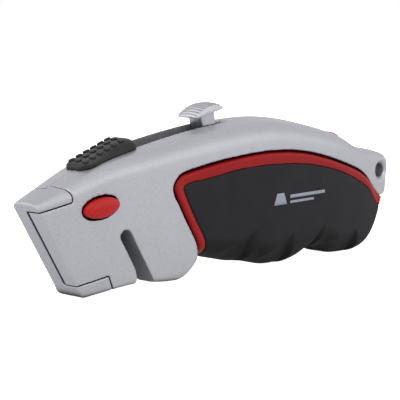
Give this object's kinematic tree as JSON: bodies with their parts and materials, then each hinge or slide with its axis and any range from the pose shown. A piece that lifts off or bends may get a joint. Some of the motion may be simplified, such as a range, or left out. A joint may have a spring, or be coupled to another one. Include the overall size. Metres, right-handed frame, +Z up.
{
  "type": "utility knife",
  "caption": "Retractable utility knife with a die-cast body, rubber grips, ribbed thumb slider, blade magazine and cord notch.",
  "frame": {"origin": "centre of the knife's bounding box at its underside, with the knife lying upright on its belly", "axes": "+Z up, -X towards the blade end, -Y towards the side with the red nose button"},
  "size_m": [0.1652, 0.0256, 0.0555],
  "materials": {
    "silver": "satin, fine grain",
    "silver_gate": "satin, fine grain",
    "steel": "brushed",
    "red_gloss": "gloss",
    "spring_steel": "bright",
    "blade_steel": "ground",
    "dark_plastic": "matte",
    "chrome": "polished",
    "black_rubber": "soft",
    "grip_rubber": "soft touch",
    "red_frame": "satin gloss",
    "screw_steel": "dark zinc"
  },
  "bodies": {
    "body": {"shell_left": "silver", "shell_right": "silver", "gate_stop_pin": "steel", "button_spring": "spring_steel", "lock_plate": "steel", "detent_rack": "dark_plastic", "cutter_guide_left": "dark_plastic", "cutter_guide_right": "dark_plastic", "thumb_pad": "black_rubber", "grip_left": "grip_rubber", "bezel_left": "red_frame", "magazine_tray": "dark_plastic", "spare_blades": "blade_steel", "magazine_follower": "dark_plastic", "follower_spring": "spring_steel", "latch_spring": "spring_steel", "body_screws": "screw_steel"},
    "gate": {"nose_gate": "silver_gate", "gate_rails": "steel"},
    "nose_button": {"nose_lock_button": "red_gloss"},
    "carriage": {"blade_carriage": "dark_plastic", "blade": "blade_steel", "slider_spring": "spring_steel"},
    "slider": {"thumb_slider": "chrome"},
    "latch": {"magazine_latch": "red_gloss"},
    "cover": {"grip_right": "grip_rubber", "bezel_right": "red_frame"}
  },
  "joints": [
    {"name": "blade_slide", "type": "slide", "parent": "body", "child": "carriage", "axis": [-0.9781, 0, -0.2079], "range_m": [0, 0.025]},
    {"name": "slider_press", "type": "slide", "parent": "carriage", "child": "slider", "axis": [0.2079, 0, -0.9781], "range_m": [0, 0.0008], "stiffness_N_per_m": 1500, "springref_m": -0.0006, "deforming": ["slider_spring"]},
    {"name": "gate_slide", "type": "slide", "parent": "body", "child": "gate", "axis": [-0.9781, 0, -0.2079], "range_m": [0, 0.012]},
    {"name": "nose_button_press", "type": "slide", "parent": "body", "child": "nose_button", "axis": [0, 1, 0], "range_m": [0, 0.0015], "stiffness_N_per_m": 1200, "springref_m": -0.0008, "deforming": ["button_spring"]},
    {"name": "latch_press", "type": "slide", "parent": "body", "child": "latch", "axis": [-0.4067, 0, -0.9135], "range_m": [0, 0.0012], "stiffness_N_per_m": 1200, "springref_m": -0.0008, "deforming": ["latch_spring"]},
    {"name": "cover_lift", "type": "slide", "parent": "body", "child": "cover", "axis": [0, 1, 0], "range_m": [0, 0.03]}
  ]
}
____________________
> **TASK REQUIREMENTS**
Copy the material above back out, exactly as written.

> **FINISHED TASK**
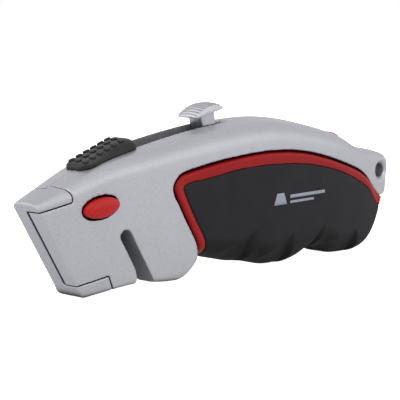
Give this object's kinematic tree as JSON: bodies with their parts and materials, then each hinge or slide with its axis and any range from the pose shown. A piece that lifts off or bends may get a joint. Some of the motion may be simplified, such as a range, or left out. A joint may have a spring, or be coupled to another one. Include the overall size. Metres, right-handed frame, +Z up.
{
  "type": "utility knife",
  "caption": "Retractable utility knife with a die-cast body, rubber grips, ribbed thumb slider, blade magazine and cord notch.",
  "frame": {"origin": "centre of the knife's bounding box at its underside, with the knife lying upright on its belly", "axes": "+Z up, -X towards the blade end, -Y towards the side with the red nose button"},
  "size_m": [0.1652, 0.0256, 0.0555],
  "materials": {
    "silver": "satin, fine grain",
    "silver_gate": "satin, fine grain",
    "steel": "brushed",
    "red_gloss": "gloss",
    "spring_steel": "bright",
    "blade_steel": "ground",
    "dark_plastic": "matte",
    "chrome": "polished",
    "black_rubber": "soft",
    "grip_rubber": "soft touch",
    "red_frame": "satin gloss",
    "screw_steel": "dark zinc"
  },
  "bodies": {
    "body": {"shell_left": "silver", "shell_right": "silver", "gate_stop_pin": "steel", "button_spring": "spring_steel", "lock_plate": "steel", "detent_rack": "dark_plastic", "cutter_guide_left": "dark_plastic", "cutter_guide_right": "dark_plastic", "thumb_pad": "black_rubber", "grip_left": "grip_rubber", "bezel_left": "red_frame", "magazine_tray": "dark_plastic", "spare_blades": "blade_steel", "magazine_follower": "dark_plastic", "follower_spring": "spring_steel", "latch_spring": "spring_steel", "body_screws": "screw_steel"},
    "gate": {"nose_gate": "silver_gate", "gate_rails": "steel"},
    "nose_button": {"nose_lock_button": "red_gloss"},
    "carriage": {"blade_carriage": "dark_plastic", "blade": "blade_steel", "slider_spring": "spring_steel"},
    "slider": {"thumb_slider": "chrome"},
    "latch": {"magazine_latch": "red_gloss"},
    "cover": {"grip_right": "grip_rubber", "bezel_right": "red_frame"}
  },
  "joints": [
    {"name": "blade_slide", "type": "slide", "parent": "body", "child": "carriage", "axis": [-0.9781, 0, -0.2079], "range_m": [0, 0.025]},
    {"name": "slider_press", "type": "slide", "parent": "carriage", "child": "slider", "axis": [0.2079, 0, -0.9781], "range_m": [0, 0.0008], "stiffness_N_per_m": 1500, "springref_m": -0.0006, "deforming": ["slider_spring"]},
    {"name": "gate_slide", "type": "slide", "parent": "body", "child": "gate", "axis": [-0.9781, 0, -0.2079], "range_m": [0, 0.012]},
    {"name": "nose_button_press", "type": "slide", "parent": "body", "child": "nose_button", "axis": [0, 1, 0], "range_m": [0, 0.0015], "stiffness_N_per_m": 1200, "springref_m": -0.0008, "deforming": ["button_spring"]},
    {"name": "latch_press", "type": "slide", "parent": "body", "child": "latch", "axis": [-0.4067, 0, -0.9135], "range_m": [0, 0.0012], "stiffness_N_per_m": 1200, "springref_m": -0.0008, "deforming": ["latch_spring"]},
    {"name": "cover_lift", "type": "slide", "parent": "body", "child": "cover", "axis": [0, 1, 0], "range_m": [0, 0.03]}
  ]
}